Ses algılama sistemlerinin de bir kısmı yapay zeka bir kısmı yazılmış algoritma ki onun temelini atan kişi de Türk idi sanırım.
6 - Veri bilimi ile veri madenciliğini bir tutmak doğru olmayacaktır diye düşünüyorum. Sinyal ve Sistemler noktasında da veri bilimi ile ilgili oldukça ilgili alanlar var. Kalman filtreleri mesela, önemli bir nokta. Tabii özelleşeceğiniz alana göre, kullanacağınız yöntemler de değişecektir.
Veri bilimi çok çetrefilli bir alan ancak besin kaynağı olan veri madenciliğinden ayrı düşünülebileceğini düşünmüyorum. Yüzlerce yöntem var sadece benim okuduğum ve haberdar olduğum. Müthiş bir alan ve muhteşem imkanlara gebe.
 
Son düzenleme:
Bir gün köyüme dönüp robotlar üreteceğim. Tarım robotları. Yapay zeka, nanoteknoloji yok. Her şey otomasyon.
 
Ses algılama sistemlerinin de bir kısmı yapay zeka bir kısmı yazılmış algoritma ki onun temelini atan kişi de Türk idi sanırım.

Türk olduğunu sanmıyorum. Türk yapımı bir asistan vardı ama o çok sonradan çıkmıştı sanırım. Bunun yanında tabii ki de sesli asistanların bir kısmı normal kod olacak. Bu işin IoT kısmı oluyor ve bunun basit bir örneğini zamanında yapmıştım:


ESP8266 ile yaptığım 4'lü röle modlünü 2 seneye yakındır Alexa ile kullanıyorum. Burada Akıllı asistanın kendini geliştirmesi, sesini geliştirmesi ve aynı zamanda senin bilgilerini işlemesi, belli başlı yapay zeka ve veri biliminin çalışmaları sonucu oluyor. Hatta Doğal Dil İşleme konusuna da bakmakta yarar var. Burada insanlar sürekli ama sürekli işin IoT tarafına odaklandığından, arkadaki potansiyeli göremiyor. Halbuki o IoT tarafını, bir Raspberry Pi'a speech-to-text istemcisi kurarak bile gerçekleştirebilirsin.

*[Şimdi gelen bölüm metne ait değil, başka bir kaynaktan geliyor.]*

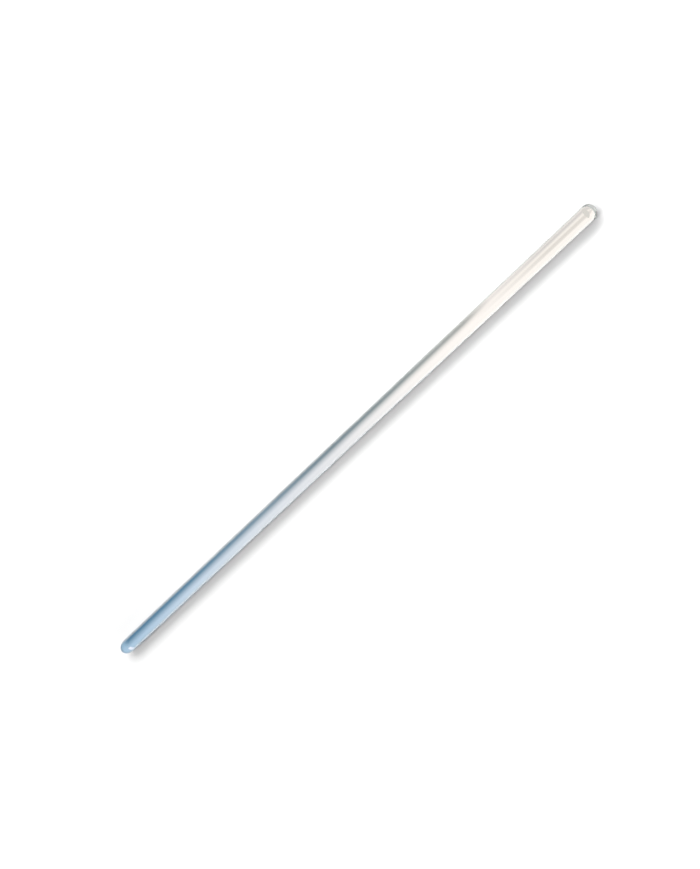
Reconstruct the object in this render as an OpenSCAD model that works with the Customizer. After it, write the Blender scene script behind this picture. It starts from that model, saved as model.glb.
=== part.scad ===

Ama Alexa gibi sistemler senin kararlarını kaydediyor, her ay aldığın eşyaları takip ediyor hatta düzenli aldığın eşyalar / alışveriş ürünleri varsa bunları otomatik alabilmeni sağlıyor. Etkin çalışma saatlerini çıkartabiliyor... Bunlar belli başlı veri işleme teknikleri ve sonrası işlenen veriyi yapay zeka ve makine öğrenmesi algoritmalarından geçirerek oluyor.

Veri bilimi çok çetrefilli bir alan ancak besin kaynağı olan veri madenciliğinden ayrı düşünülebileceğini düşünmüyorum. Yüzlerce yöntem var sadece benim okuduğum ve haberdar olduğum. Müthiş bir alan ve muhteşem imkanlara gebe.

İkisi ayrı iki kavram. Bu makale faydalı olacaktır:


Muhtemelen veri bilimi ve veri madenciliği arasındaki en büyük fark, terimlerinde yatmaktadır. Veri bilimi, verilerin yakalanması, analiz edilmesi ve bunlardan içgörülerin türetilmesi süreçlerini içeren geniş bir alandır. Öte yandan, veri madenciliği temel olarak bir veri kümesinde yararlı bilgiler bulmak ve bu bilgileri gizli kalıpları ortaya çıkarmak için kullanmakla ilgilidir.

Veri bilimi alanı, veriye odaklanırken, veri madenciliği alanı esas olarak süreçle alakadar oluyor. Bu ayrımı yapabilmek sağlıklı olacaktır diye düşünüyorum.